**Challenge**: Among the records that follow, set down only the lines from the one containing "whole = solids[0]" to the one containing "bpy.context.scene.collection.objects.link(rigid_bodies[body])", both included, exactly.

**Stored rows**:
* * *

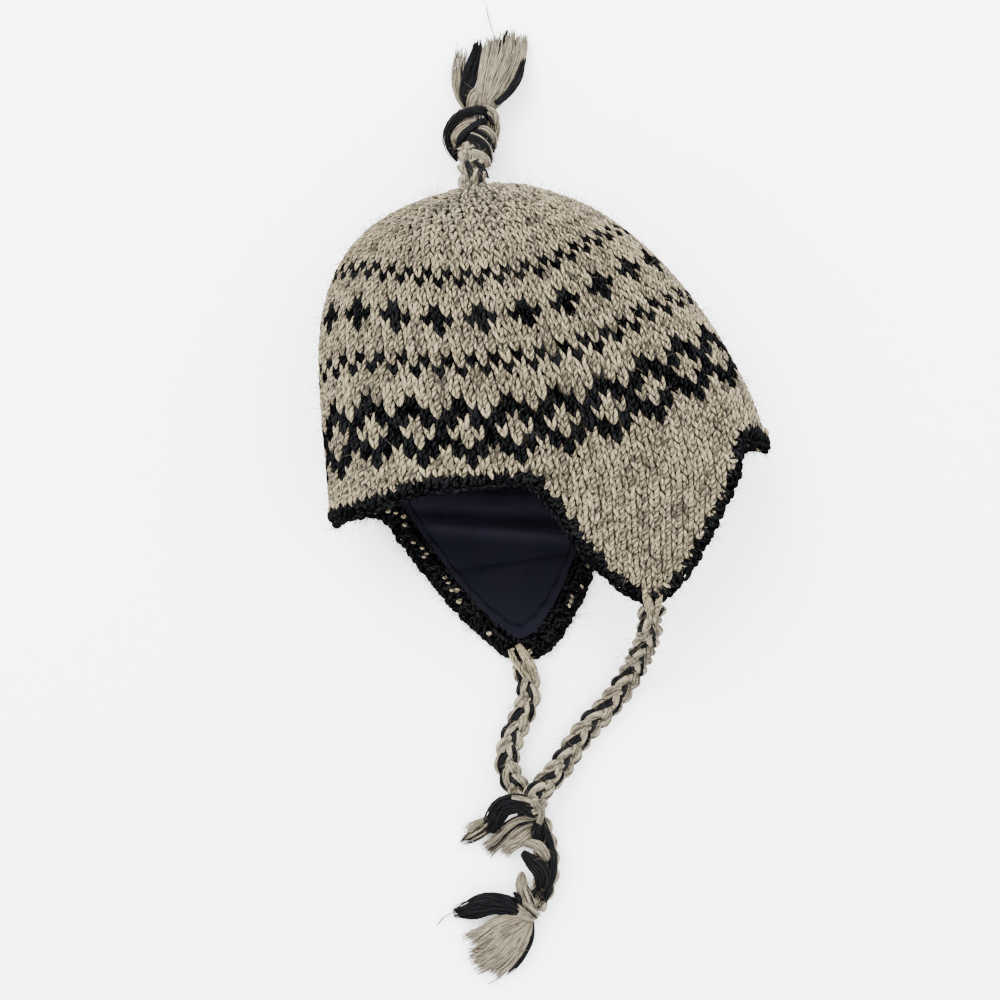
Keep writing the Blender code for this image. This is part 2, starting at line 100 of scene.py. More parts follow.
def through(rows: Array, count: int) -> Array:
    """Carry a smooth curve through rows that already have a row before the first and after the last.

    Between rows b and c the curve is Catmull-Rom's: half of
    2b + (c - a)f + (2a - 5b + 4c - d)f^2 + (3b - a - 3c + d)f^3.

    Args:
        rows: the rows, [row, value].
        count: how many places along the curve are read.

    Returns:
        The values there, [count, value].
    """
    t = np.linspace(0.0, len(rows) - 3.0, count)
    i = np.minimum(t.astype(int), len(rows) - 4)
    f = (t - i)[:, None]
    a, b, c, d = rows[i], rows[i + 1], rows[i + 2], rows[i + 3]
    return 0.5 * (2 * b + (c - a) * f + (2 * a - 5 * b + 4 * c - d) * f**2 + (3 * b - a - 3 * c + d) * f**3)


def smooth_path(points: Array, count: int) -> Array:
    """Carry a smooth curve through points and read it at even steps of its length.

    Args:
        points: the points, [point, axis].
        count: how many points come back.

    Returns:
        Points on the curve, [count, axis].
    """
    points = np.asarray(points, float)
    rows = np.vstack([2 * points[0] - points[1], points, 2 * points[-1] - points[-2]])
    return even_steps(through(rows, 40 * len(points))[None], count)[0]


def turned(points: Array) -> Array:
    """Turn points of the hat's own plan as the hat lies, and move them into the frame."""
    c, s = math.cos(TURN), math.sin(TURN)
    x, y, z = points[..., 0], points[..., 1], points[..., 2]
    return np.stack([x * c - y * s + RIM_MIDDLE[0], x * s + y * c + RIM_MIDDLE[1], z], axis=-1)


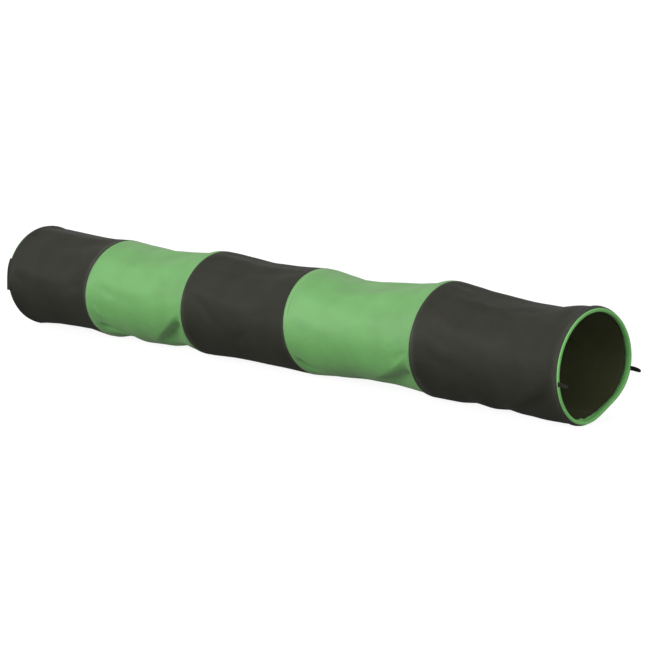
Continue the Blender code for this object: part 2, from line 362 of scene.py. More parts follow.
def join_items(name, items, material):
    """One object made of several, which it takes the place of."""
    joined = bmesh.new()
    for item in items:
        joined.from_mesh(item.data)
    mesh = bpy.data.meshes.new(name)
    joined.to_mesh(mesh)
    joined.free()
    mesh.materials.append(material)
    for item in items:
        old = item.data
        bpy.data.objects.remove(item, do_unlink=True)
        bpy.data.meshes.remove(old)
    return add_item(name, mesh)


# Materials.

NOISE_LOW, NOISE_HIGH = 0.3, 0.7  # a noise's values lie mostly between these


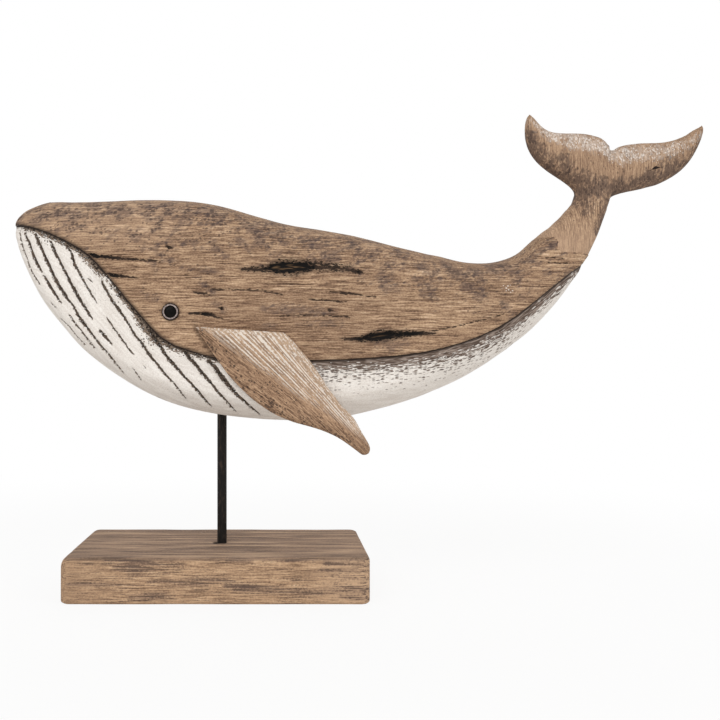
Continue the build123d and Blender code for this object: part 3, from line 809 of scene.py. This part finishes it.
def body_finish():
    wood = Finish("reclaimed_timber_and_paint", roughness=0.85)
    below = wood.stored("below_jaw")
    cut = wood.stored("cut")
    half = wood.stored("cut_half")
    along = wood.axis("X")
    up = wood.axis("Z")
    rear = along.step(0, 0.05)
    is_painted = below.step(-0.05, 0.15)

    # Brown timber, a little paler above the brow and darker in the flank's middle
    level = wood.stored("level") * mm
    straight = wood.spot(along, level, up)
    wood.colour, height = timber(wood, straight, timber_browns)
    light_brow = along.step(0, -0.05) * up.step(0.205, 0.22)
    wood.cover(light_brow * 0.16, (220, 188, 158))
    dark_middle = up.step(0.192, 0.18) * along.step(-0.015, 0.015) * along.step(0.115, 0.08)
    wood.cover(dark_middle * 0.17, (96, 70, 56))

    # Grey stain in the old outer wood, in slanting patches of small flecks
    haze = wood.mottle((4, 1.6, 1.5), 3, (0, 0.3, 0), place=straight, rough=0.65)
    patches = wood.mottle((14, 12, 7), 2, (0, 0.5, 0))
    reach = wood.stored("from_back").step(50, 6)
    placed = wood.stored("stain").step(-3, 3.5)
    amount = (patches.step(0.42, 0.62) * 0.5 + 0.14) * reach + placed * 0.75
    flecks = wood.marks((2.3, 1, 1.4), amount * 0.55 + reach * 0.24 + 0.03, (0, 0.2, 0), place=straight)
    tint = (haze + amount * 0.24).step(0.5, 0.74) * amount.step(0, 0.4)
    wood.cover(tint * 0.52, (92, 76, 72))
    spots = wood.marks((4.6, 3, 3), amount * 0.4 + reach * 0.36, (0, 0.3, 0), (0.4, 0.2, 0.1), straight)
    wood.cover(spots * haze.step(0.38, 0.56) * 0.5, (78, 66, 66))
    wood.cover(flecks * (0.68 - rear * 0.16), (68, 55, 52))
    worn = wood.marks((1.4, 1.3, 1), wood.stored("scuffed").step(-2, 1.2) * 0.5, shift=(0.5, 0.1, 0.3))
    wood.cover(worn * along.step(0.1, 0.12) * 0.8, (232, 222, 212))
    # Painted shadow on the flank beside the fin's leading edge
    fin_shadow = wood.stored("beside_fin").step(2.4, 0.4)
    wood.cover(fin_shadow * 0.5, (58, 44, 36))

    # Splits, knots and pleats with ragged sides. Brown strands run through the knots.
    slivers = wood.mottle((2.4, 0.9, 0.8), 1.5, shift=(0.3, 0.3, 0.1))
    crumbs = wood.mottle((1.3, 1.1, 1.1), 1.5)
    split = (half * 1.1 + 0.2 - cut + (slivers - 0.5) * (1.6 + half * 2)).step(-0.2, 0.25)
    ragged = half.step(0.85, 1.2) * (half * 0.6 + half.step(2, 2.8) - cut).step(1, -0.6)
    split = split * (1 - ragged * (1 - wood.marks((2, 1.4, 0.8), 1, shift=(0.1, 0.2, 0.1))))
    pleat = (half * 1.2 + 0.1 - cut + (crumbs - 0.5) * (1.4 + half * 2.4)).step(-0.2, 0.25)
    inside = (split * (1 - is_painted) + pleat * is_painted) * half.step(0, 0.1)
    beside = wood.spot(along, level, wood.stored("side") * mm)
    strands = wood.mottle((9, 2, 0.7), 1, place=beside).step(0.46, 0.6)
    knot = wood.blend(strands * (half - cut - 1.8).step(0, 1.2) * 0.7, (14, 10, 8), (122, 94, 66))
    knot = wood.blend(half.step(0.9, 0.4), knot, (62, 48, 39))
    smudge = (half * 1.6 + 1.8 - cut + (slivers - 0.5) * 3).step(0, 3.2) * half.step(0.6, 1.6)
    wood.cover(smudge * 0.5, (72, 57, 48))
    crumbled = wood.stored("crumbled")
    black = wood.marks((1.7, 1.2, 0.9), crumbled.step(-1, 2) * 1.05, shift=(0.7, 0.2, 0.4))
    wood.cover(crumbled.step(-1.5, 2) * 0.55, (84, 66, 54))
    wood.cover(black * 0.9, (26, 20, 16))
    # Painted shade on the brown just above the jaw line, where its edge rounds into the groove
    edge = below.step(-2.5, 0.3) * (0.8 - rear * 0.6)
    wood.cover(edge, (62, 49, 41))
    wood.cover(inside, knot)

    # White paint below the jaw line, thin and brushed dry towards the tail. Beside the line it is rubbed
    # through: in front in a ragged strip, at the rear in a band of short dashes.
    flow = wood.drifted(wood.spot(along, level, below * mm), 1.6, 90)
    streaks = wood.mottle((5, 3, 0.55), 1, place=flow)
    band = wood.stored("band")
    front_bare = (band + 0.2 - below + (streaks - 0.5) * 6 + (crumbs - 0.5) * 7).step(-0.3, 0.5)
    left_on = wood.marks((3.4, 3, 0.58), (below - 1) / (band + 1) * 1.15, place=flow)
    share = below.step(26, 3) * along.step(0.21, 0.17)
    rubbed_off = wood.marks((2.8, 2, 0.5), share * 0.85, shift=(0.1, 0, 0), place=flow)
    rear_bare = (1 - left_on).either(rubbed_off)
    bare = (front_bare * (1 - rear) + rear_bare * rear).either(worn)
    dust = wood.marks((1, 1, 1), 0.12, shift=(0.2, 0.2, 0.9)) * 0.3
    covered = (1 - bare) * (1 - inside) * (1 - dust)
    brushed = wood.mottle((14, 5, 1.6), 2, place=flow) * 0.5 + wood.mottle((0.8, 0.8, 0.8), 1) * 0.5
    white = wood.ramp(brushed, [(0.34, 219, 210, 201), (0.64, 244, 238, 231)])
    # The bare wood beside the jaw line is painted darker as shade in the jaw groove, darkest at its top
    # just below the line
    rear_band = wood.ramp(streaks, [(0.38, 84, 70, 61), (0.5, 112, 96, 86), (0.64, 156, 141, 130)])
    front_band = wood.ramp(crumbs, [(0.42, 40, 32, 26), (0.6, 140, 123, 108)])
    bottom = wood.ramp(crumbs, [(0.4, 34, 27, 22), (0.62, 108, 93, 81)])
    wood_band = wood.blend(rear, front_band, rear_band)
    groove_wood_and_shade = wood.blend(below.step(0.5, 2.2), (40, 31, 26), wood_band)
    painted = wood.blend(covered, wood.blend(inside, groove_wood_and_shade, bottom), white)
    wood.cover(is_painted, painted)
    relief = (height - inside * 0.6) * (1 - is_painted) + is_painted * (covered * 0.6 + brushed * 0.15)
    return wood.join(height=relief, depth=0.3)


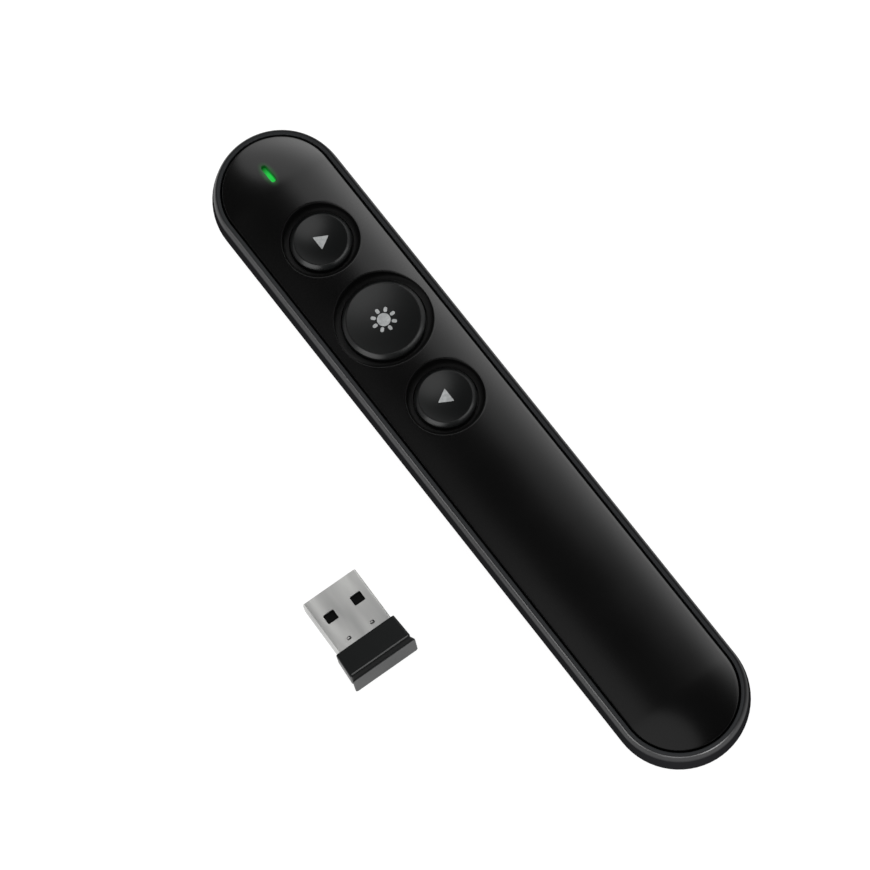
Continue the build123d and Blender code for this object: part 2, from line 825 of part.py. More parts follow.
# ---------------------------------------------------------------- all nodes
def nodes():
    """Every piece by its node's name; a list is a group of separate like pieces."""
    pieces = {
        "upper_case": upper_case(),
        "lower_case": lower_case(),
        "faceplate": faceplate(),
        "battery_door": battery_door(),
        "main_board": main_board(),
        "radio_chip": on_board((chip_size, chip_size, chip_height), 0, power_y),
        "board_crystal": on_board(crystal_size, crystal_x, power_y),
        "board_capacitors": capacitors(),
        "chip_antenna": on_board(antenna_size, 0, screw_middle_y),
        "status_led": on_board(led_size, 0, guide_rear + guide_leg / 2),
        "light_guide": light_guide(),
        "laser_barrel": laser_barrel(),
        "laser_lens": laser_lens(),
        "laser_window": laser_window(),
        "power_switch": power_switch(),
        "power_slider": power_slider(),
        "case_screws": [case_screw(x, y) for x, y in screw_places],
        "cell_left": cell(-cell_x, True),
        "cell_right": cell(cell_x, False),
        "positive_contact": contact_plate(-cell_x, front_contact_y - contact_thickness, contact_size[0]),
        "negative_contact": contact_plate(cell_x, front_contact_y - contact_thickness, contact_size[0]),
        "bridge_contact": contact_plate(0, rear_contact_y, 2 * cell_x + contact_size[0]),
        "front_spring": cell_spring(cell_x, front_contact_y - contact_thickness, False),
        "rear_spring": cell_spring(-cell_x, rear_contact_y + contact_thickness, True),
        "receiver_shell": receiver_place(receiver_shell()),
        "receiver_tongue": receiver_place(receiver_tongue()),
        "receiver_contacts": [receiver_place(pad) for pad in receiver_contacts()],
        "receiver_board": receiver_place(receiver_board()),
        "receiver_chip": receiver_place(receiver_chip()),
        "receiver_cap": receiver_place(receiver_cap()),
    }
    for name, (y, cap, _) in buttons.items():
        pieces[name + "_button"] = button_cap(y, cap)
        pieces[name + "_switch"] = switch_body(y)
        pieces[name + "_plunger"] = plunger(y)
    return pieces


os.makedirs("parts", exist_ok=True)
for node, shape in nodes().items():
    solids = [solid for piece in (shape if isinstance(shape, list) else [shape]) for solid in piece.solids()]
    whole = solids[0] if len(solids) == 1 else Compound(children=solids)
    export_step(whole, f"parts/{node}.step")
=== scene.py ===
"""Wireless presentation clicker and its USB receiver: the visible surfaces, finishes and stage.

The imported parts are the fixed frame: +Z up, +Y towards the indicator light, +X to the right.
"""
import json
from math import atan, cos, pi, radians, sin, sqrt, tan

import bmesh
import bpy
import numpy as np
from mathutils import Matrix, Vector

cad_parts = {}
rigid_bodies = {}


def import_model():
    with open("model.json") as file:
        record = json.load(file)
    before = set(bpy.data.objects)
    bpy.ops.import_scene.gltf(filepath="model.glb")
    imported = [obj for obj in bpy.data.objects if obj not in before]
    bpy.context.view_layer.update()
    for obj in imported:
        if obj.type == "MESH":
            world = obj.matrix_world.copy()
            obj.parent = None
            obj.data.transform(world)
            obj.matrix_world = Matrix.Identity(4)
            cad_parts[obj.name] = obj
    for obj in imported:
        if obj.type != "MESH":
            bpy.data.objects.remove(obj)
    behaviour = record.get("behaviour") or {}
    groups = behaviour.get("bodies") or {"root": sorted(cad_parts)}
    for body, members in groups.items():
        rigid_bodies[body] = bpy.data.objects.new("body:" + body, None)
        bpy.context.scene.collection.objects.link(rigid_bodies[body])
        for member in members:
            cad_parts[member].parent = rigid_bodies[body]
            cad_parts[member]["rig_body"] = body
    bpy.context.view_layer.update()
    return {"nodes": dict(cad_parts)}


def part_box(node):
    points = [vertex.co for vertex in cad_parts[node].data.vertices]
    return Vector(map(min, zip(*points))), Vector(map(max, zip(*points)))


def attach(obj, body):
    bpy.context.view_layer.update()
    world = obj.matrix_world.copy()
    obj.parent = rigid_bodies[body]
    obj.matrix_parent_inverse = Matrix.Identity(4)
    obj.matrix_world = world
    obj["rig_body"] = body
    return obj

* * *

**Solved problem**:
    whole = solids[0] if len(solids) == 1 else Compound(children=solids)
    export_step(whole, f"parts/{node}.step")
=== scene.py ===
"""Wireless presentation clicker and its USB receiver: the visible surfaces, finishes and stage.

The imported parts are the fixed frame: +Z up, +Y towards the indicator light, +X to the right.
"""
import json
from math import atan, cos, pi, radians, sin, sqrt, tan

import bmesh
import bpy
import numpy as np
from mathutils import Matrix, Vector

cad_parts = {}
rigid_bodies = {}


def import_model():
    with open("model.json") as file:
        record = json.load(file)
    before = set(bpy.data.objects)
    bpy.ops.import_scene.gltf(filepath="model.glb")
    imported = [obj for obj in bpy.data.objects if obj not in before]
    bpy.context.view_layer.update()
    for obj in imported:
        if obj.type == "MESH":
            world = obj.matrix_world.copy()
            obj.parent = None
            obj.data.transform(world)
            obj.matrix_world = Matrix.Identity(4)
            cad_parts[obj.name] = obj
    for obj in imported:
        if obj.type != "MESH":
            bpy.data.objects.remove(obj)
    behaviour = record.get("behaviour") or {}
    groups = behaviour.get("bodies") or {"root": sorted(cad_parts)}
    for body, members in groups.items():
        rigid_bodies[body] = bpy.data.objects.new("body:" + body, None)
        bpy.context.scene.collection.objects.link(rigid_bodies[body])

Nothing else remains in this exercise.